Interlocking Cultural Image Practices and Image Encounters in Art Education. First Reflections on the Consequences for Art Education
Regarding the context of digital communication structures, the image is becoming increasingly important (Gunkel 2018, 21f.). In response, art education has expanded the field of visual literacy to enable active cultural participation in digital structures as well (Niehoff 2017, 101ff.). What has not been sufficiently considered so far is that learners are already moving in these structures as well as shaping them. The article shows which perspectives art education research can take in this area to generate insights for the subject. Therefore, tendencies in current cultural image practice are pointed out, as are the influences of digitalization on the encounter of artworks. From this interconnection, initial consequences for art education research and teaching practice can be identified, which need to be further investigated.

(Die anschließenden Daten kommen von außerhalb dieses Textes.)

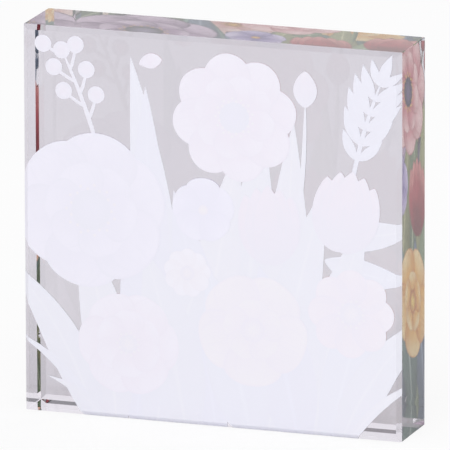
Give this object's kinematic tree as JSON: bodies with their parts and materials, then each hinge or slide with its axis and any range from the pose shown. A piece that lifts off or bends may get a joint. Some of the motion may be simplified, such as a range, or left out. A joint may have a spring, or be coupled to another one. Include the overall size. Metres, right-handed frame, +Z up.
{
  "type": "glass plaque",
  "caption": "Thick square block of clear glass with bevelled edges, standing on one edge, with a floral picture printed on its back face and backed in white.",
  "frame": {"origin": "middle of the printed block's footprint, on the surface that it stands on", "axes": "+Z up, +Y out of the clear display face, -Y out of the printed back face, +X to the right as seen from the printed back"},
  "size_m": [0.127, 0.0266, 0.127],
  "materials": {
    "clear_glass": "polished",
    "white_ink": "satin",
    "mauve_ink": "satin",
    "pink_ink": "satin",
    "rose_ink": "satin",
    "yellow_ink": "satin",
    "peach_ink": "satin",
    "lilac_ink": "satin",
    "blush_ink": "satin",
    "cream_ink": "satin",
    "berry_ink": "satin",
    "sage_ink": "satin",
    "slate_ink": "satin"
  },
  "bodies": {
    "root": {"glass_block": "clear_glass", "white_backing": "white_ink", "white_backing_petal": "white_ink", "mauve_poppy": "mauve_ink", "pink_anemone": "pink_ink", "lilac_blossom": "lilac_ink", "yellow_primrose": "yellow_ink", "peach_cosmos": "peach_ink", "blush_blossom": "blush_ink", "cream_daisy": "cream_ink", "rose_tulip_left": "rose_ink", "rose_tulip_right": "rose_ink", "poppy_bud": "rose_ink", "loose_petal": "pink_ink", "berry_spray": "berry_ink", "slate_fern": "slate_ink", "border_leaves": "sage_ink"}
  },
  "joints": []
}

Dieser Beitrag basiert auf Reflexionen von Annika Waffner-Labonde, vorgetragen im PANEL 6 „Performative Bildung in Visuellen Kulturen“ der 11. Tagung des Netzwerks Forschung Kulturelle Bildung zu „Ästhetik – Digitalität – Macht", März 2021.
Die Kultur und das Digitale
«Die Kulturformen der Gesellschaft jedoch betreffen uns alle […]. Deswegen wäre es nicht schlecht, wenn wir uns mit ihnen etwas besser auskennen würden.» (Baecker 2011, 13)
Ein bedeutender Einflussfaktor auf die kulturellen Entwicklungen sind Möglichkeiten der Darstellung und Vermittlung in Form der verfügbaren Medien (Koch 2015, 182). Daraus ergibt sich, dass eben diese Medien mit in die Beschreibung sozialer und kultureller Phänomene einbezogen werden sollten. Gegenwärtig sind es vor allem digitale Medien, die einen Großteil des Rahmens bestimmen, in dem soziales Miteinander stattfindet (Koch 2015, 189). In einem wechselseitigen Prozess prägen die Erfahrungen, die durch dieses Miteinander entstehen, wiederum die Erwartungen an die Medien (Petko 2014, 21). Dabei wirken sie nicht nur auf die soziale, sondern ebenfalls auf die ästhetische Ebene ein (Koch 2015, 191f.).
Mit dem Einbezug der Ästhetik ist der Kunstunterricht von den Entwicklungen der Digitalisierung direkt betroffen. In seinem Kontext werden Medien – neben ihrer Funktion als Lehr- und Arbeitsmittel Dieser Umstand wird bspw. am Bemühen der Kunstwissenschaft deutlich, die Unzulänglichkeit digitaler Reproduktion an ihrer Auflösung festzumachen (Reifenrath 1997, 37). Während dieses Argument vor zwanzig Jahren gegebenenfalls angemessen erschien, ist es in Anbetracht der gegenwärtigen Möglichkeiten nicht länger haltbar. – auch nach ihrer künstlerisch-gestalterischen Qualität befragt (Peez 2018, 109). Zudem bedingt die stark individuell geprägte Ausrichtung des Kunstunterrichts, auf gesellschaftliche Veränderungen zu reagieren (Beuckers 2016, 7). Digitale Medien als etwas zu verstehen, was den Kunstunterricht nur beeinflusst, wenn es aktiv hinzugezogen wird, wird den Tendenzen nicht gerecht. Vielmehr lässt sich die gesellschaftliche und kulturelle Verankerung als Voraussetzung für die didaktische Perspektive auf digitale Medien verstehen, denn «der Computer als abgeschlossener, einzelner Apparat ist ein Relikt einer vergangenen Logik» (Klein et al. 2020, 245). Bereits vor zwanzig Jahren stellt Kirschenmann (2003, 129) fest, dass die Erwartungen der Lernenden reflektiert werden müssen, wenn Medien im Kunstunterricht eingesetzt werden. Seitdem ist die Digitalisierung und vor allem die Entwicklung von Digitalität vorangeschritten und bedarf eines sich mit ihr entwickelnden Forschungsdiskurses. (Anm.: Während Digitalisierung in diesem Zusammenhang als Überführung von Dokumenten und Objekten in eine digitale Form verstanden wird, stellt die Digitalität die kulturellen Veränderungen dar, die damit einhergehen.)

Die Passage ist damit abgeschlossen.